The second time was two years after the first, in my own bed, awoken by the pain of a dry entry. Drug haze, a face I hardly knew. The second time I faded back out. The second time, some time must have passed, until I was awoken by his next entry through the back door. Blood does not for a good lube make. But the drugs were strong and I remember little else of the second time. The second time I remember little else other than the friend who brought him to the party, and when I asked for his contact information, he wouldn’t give it. And when I finally burst into tears trying to explain why I needed it, his words rung loud and clear, like a shot across my life, “but you were flirting with him all night”… the second time his words told me I’d asked for it. The second time his words explained it away. The second time his words perhaps led to the third time. And I told no one else.

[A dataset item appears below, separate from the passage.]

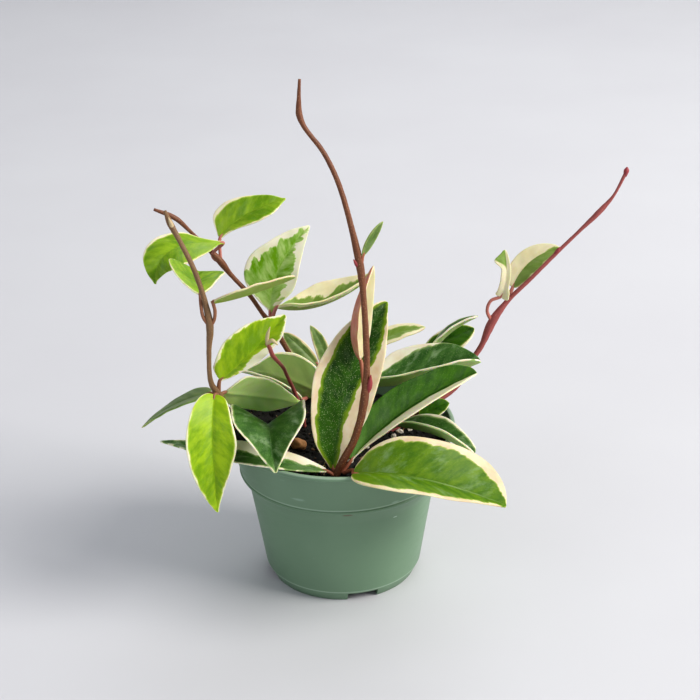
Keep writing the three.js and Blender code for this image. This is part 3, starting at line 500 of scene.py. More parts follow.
def waxy_blade(name, look, underside):
    """Living leaf: thick, waxy and smooth, green with a cream margin. The upper side is
    satin, with paler side veins, soft areas of painted sheen and tiny silvery flecks. The
    underside is paler and matt."""
    material, tree, shader = new_material(name)
    where = add(tree, "ShaderNodeAttribute", {}, attribute_name="blade_mm")
    across_blade = add(tree, "ShaderNodeSeparateXYZ", {0: where.outputs["Vector"]})
    depth = across_blade.outputs["Z"]
    vein = add(tree, "ShaderNodeAttribute", {}, attribute_name="vein_mm")
    vein_parts = add(tree, "ShaderNodeSeparateXYZ", {0: vein.outputs["Vector"]})
    part = add(tree, "ShaderNodeAttribute", {}, attribute_name="blade_part")
    shares = add(tree, "ShaderNodeSeparateXYZ", {0: part.outputs["Vector"]})

    # The green runs out in lobes and short streaks along the side veins.
    streaks = add(tree, "ShaderNodeMapping", {"Vector": vein.outputs["Vector"],
                                              "Scale": (1, 0.65, 0)})
    lobes = add(tree, "ShaderNodeTexNoise", {"Vector": streaks.outputs[0], "Scale": 0.19,
                                             "Detail": 3, "Roughness": 0.5})
    shift = add(tree, "ShaderNodeMath", {0: lobes.outputs["Fac"], 1: 0.5},
                operation="SUBTRACT")
    reach = add(tree, "ShaderNodeMath", {0: vein_parts.outputs["Z"], 1: 5},
                operation="MULTIPLY")
    moved = add(tree, "ShaderNodeMath", {0: shift.outputs[0], 1: reach.outputs[0], 2: depth},
                operation="MULTIPLY_ADD")
    green = add(tree, "ShaderNodeMapRange", {"Value": moved.outputs[0], "From Min": -0.15,
                                             "From Max": 0.25}, interpolation_type="SMOOTHSTEP")
    inner = add(tree, "ShaderNodeMapRange", {"Value": moved.outputs[0], "From Min": 0,
                                             "From Max": look["strip"]},
                interpolation_type="SMOOTHSTEP")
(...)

The third time happened two more years later, at a club in Toronto. The third time it was my birthday. I’d been a sober party-er for a while, but my friends convinced me that a birthday girl should have a good time. Somehow the third time my friends and I held fast for the drugs and lost touch after they kicked in. The third time he said he’d help me find my friends. The third time, I passed out. There’s a narrow stairway at this club, it leads down to the bathrooms. The men’s room is past the women’s and I’d never been there before. The third time I came to in the stall. How they managed to get me from the dance floor to the stall, with no one commenting on my comatose state, I’m not quite sure I understand. The third time I was penetrated by him and his friend was penetrating from behind. Blood still does not for a good lube make. This woke me to my surroundings. The third time, a voice outside the stall called some sort of warning, something about the watch being on deck? A code known to those who frequented this sort of event. A code I didn’t understand. The third time he urged me up on the seat, his friend departed the stall and he turned to face the bowl. The third time I hunched down and waited. The third time the help I needed was on the other side of the door. What was I doing? Why was I still cowering. I waited with breath lost and muscles frozen. The watch retreated and with a laugh, my captor swung open the door and watched as I scurried back upstairs. Somehow, the third time I danced all night. Somehow, the third time I watched the sun rise as we were all ushered out of the party and my captor’s eye caught mine across the crowd and he laughed and winked and said “thanks for a good time” before his face was lost in the sea of faces. The third time I was drowning inside my body and no one could see.

The fourth time I was in another country and my world was falling apart. I had no voice. I went with the flow of the party. Wherever the action was, whoever had the most drugs, I followed them. The fourth time I was in an apartment with strangers and agreeing to take some fancy designer pills. The fourth time I gave consent with a swig of vodka and a grin. The fourth time I didn’t know what I was consenting to, but it seemed like a good idea at the time. The fourth time I woke beside a man’s warm body and a pile, a pile that resembled a mountain, of bloodied condoms. The fourth time, the first thing to go through my mind was, at least they’d used condoms. The fourth time I pressed the two of them for details, and they laughed and said I was a riot. The fourth time one of them took me aside and pulled from a plastic bag a balled up piece of fabric, he unrolled it and showed me his shirt, the front drenched in my bright red blood and he said, I’m sorry. The fourth time I shrugged it off and asked for a ride home.

The fifth time was a decade later. The fifth time I thought I was a different person. A different kind of woman. The fifth time I was a mother to a beautiful eight year old girl, who was away at her father’s for the weekend. The fifth time was in my own bed again. A different bed. A different scenario. We’d broken up, but I wanted him to stay. The fifth time he’d hurt me so much I should have run to the hills, but I depended on him. I’d let my life begin to revolve around him. I couldn’t have given so much of myself up if he was just going to walk away. The fifth time, when he took me to bed, I thought it was a good thing, I thought it meant we’d get back together, I thought he wanted me. The fifth time, all he wanted was to show me his power over me. The fifth time, somewhere in the middle, it was no longer pleasurable and he was hurting me. The fifth time I told him to stop and he laughed. The fifth time I realized, again, how weak my muscles were when compared to his. The fifth time I told him I was done, to get off me, to let me go, to please just don’t do this, please, no, stop. The fifth time he held me down and drooled into my face and spat across my nose and told me I was nothing. The fifth time he didn’t cum, he pulled out, wiped himself on my thigh and walked out of the room. The fifth time I had to live with him for another month, before I could move into my own place. The fifth time I had to pretend in front of my daughter that everything was okay at home, that I wasn’t dead inside, that I could be a strong woman and her mother and get on with life, because, the fifth time was nothing.

The fifth time I was raped, I learned, statistically, victims of rape are often repeat victims of rape, but no one really knows why.

I live in fear every day that the sixth time will be a conversation with my daughter crying about her first time.